Prices of CO2 certificates on the European Emissions Trading System have also fallen from €25/MWh to around €15/MWh. This is the natural consequence of the sharp decline in electricity demand.
Last year, when gas prices were particularly competitive, CO2 certificates were supported by the Market Stability Reserve (€25/ton). As coal prices were rather low compared to historical trends, thermoelectric generation was slowly replacing that based on coal. The revival of CO2 certificates will likely be limited over the next few months, in spite of the Market Stability Reserve, as many traders will start trying to buy as many as certificates as they can. Such conditions could also help coal to regain its competitiveness against gas, slowing the transition to low-carbon technologies.
REF-E’s recent projections for 2020 predicted that the baseload national purchase price (PUN) of electricity – which is the weighted average of the zonal prices on zonal demand in the Day-Ahead Market (DAM) – would fall below €40. “During the last few weeks the PUN has dropped even under €30/MWh,” Canazza said, noting that this compares to an average PUN of approximately €52/MWh in 2019.
These prices mostly depend on the growing competitiveness of an electricity market in which gas-fired combined-cycle plants are the marginal technology that sets user prices throughout the year. “Under current market conditions, margins on DAM for power producers are becoming smaller,” Canazza said. “That could be compensated by the possibility of marginality recovery on the ancillary services market, considering that with persisting low demand, system security requirements for reserve and balancing services increase.”
Before the onset of the coronavirus crisis, we were in a positive phase in which the market parity scenario was favorable to investments financed via PPAs.
“Market-parity renewable energy projects will eventually see some delays,” Canazza said. “Capture prices currently do not justify investment and new entrants may prefer to wait for more stable market conditions.”
When asked if €40 is still a good reference price for PV, Canazza said that the levelized cost of electricity in Italy might already be below this threshold, depending on geographical locations and project sizes.
“Although it is not too much lower,” she said, adding that solar developers must deal with the country’s complex approval process, as well as difficult conditions for cheap financing and high regulatory risks. “Which means the range of the solar LCOE in Italy can be very wide.
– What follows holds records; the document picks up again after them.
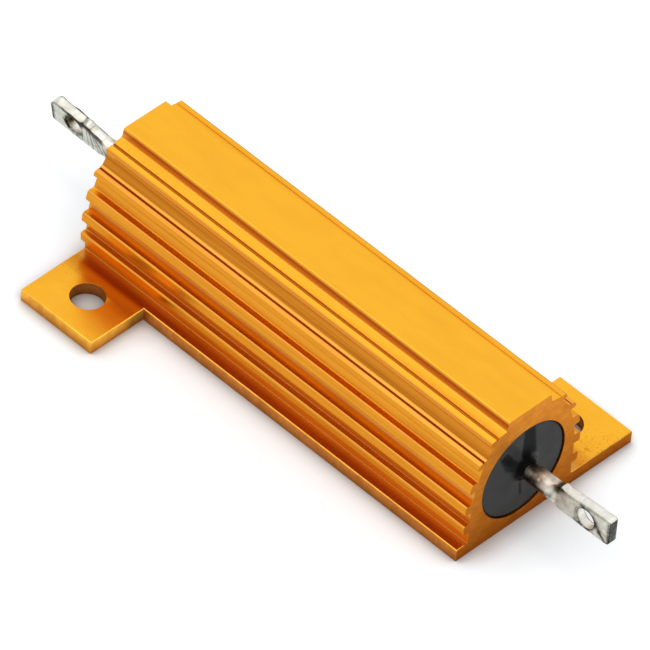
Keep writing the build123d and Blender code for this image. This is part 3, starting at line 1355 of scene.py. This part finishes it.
ceramic = plain_finish(
    "ceramic",
    metallic=0.0,
    roughness=0.7,
    dark=(0.66, 0.62, 0.54),
    light=(0.80, 0.77, 0.70),
    waves=(700.0, 700.0, 700.0),
    depth=0.02 * MM,
)
ribbon = plain_finish(
    "ribbon",
    metallic=1.0,
    roughness=0.4,
    dark=(0.26, 0.24, 0.22),
    light=(0.42, 0.40, 0.38),
    waves=(300.0, 3000.0, 3000.0),
    depth=0.01 * MM,
)
cap_steel = plain_finish(
    "cap_steel",
    metallic=1.0,
    roughness=0.35,
    dark=(0.42, 0.41, 0.40),
    light=(0.60, 0.59, 0.57),
    waves=(2500.0, 500.0, 500.0),
    depth=0.01 * MM,
)
dress("ceramic_core", ceramic)
dress("resistance_winding", ribbon)
dress("cap_front", cap_steel)
dress("cap_back", cap_steel)

# %% [markdown]
# The part lies on a pale floor that has no edge in view. One large flat face is enough for it. The
# floor is stage, not part of the resistor.

# %% Floor
floor_size = 3.0
floor_mesh = bpy.data.meshes.new("floor")
plane = bmesh.new()
bmesh.ops.create_grid(plane, x_segments=1, y_segments=1, size=floor_size / 2)
plane.to_mesh(floor_mesh)
plane.free()
floor = bpy.data.objects.new("floor", floor_mesh)
bpy.context.scene.collection.objects.link(floor)
print("floor is", floor_size, "m wide")

# %% [markdown]
# The background should be white without more light on the part. So the paper on the
# floor is brighter only where the camera sees it, directly or mirrored, and plain for
# the rays that light the part. Close round the part it is darker, as a contact shadow
# is: Ambient Occlusion finds those places.

# %% Paper on the floor
paper_grey = (0.7, 0.7, 0.7)
paper_seen = (1.19, 1.24, 1.27)
contact_reach = 3.0 * MM
contact_shade = ((0.4, (0.36, 0.345, 0.33)), (0.96, white))


def seen_directly(tree):
    """1 for rays from the camera and for reflections and refractions, otherwise 0."""
    path = tree.nodes.new("ShaderNodeLightPath")
    total = path.outputs["Is Camera Ray"]
    for name in ("Is Glossy Ray", "Is Transmission Ray"):
        larger = tree.nodes.new("ShaderNodeMath")
        larger.operation = "MAXIMUM"
        tree.links.new(total, larger.inputs[0])
        tree.links.new(path.outputs[name], larger.inputs[1])
        total = larger.outputs[0]
    return total


paper, tree, shader = new_finish("paper", 0.0, 1.0)
shader.inputs["Specular IOR Level"].default_value = 0.0
contact = tree.nodes.new("ShaderNodeAmbientOcclusion")
contact.samples = 16
contact.inputs["Distance"].default_value = contact_reach
shade = ramp(tree, contact.outputs["AO"], contact_shade)
whiter = mixed(tree, seen_directly(tree), paper_grey, paper_seen)
tree.links.new(mixed(tree, 1.0, whiter, shade, "MULTIPLY"), shader.inputs["Base Color"])
floor_mesh.materials.append(paper)
print("paper:", paper.name)

# %% [markdown]
# The world is white as well. It gives the soft light that comes from all sides, and the
# camera sees it at full strength for the same reason as the paper.

# %% Backdrop
world_strength = 0.75
world = bpy.data.worlds.new("studio")
bpy.context.scene.world = world
world.use_nodes = True
tree = world.node_tree
background = tree.nodes["Background"]
background.inputs["Color"].default_value = (*white, 1.0)
strength = ranged(tree, seen_directly(tree), 0.0, 1.0, world_strength, 1.0)
tree.links.new(strength, background.inputs["Strength"])
print("backdrop:", world.name)

# %% [markdown]
# One large softbox hangs over the part and a little to its near side. A large lamp
# gives soft shadows, as a window does.

# %% Lamp
lamp_place = Vector((0.0, -0.25, 1.0))
lamp_aim = Vector((0.0, 0.0, 0.0))
lamp = bpy.data.lights.new("key", "AREA")
lamp.shape = "SQUARE"
lamp.size = 1.1
lamp.energy = 3.2
key = bpy.data.objects.new("key", lamp)
bpy.context.scene.collection.objects.link(key)
key.location = lamp_place
key.rotation_euler = (lamp_aim - lamp_place).to_track_quat("-Z", "Y").to_euler()
print("lamp hangs", round((lamp_aim - lamp_place).length, 2), "m away")

# %% [markdown]
# The camera looks down on the part from one corner, through a very long lens from far
# away, so that the long edges stay nearly parallel. It is placed by two angles and a
# distance from the point it aims at, and it is rolled a little.

# %% Camera
azimuth = radians(40.89)
elevation = radians(45.41)
camera_roll = radians(5.86)
camera_distance = 1.1702
aim_point = Vector((0.46, -1.14, 7.0)) * MM

camera_data = bpy.data.cameras.new("camera")
camera_data.sensor_width = 36.0
camera_data.lens = 721.0
camera_data.clip_end = 10.0
camera = bpy.data.objects.new("camera", camera_data)
bpy.context.scene.collection.objects.link(camera)
bpy.context.scene.camera = camera
level_reach = cos(elevation)
to_camera = Vector((sin(azimuth) * level_reach, -cos(azimuth) * level_reach, sin(elevation)))
placed = Matrix.Translation(aim_point + to_camera * camera_distance)
turned = (-to_camera).to_track_quat("-Z", "Y").to_matrix().to_4x4()
camera.matrix_world = placed @ turned @ Matrix.Rotation(camera_roll, 4, "Z")
bpy.context.scene.view_settings.view_transform = "Standard"
print("camera at", [round(length, 3) for length in camera.matrix_world.translation])
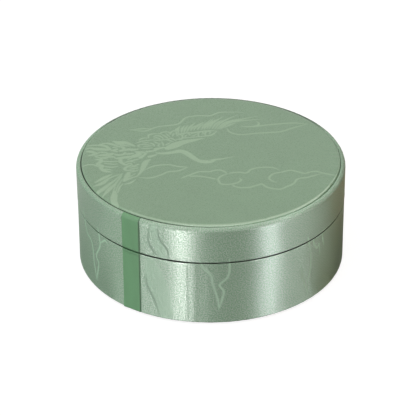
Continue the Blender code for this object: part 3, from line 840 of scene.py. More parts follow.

I would say it goes from around €38/MW to approximately €52/MWh, but these are only indicative values and, as I said, location and other financial parameters should be taken into account.”
Unsubsidized PV projects may still be bankable via PPAs, but investors will probably not be willing to run the risk of dealing with such a slight competitive advantage, Canazza said.
“But all the factors affecting the Italian PPA market I mentioned before existed even before the crisis,” she added. “Market risk is not bigger now – maybe it is investors’ perceptions that are different.”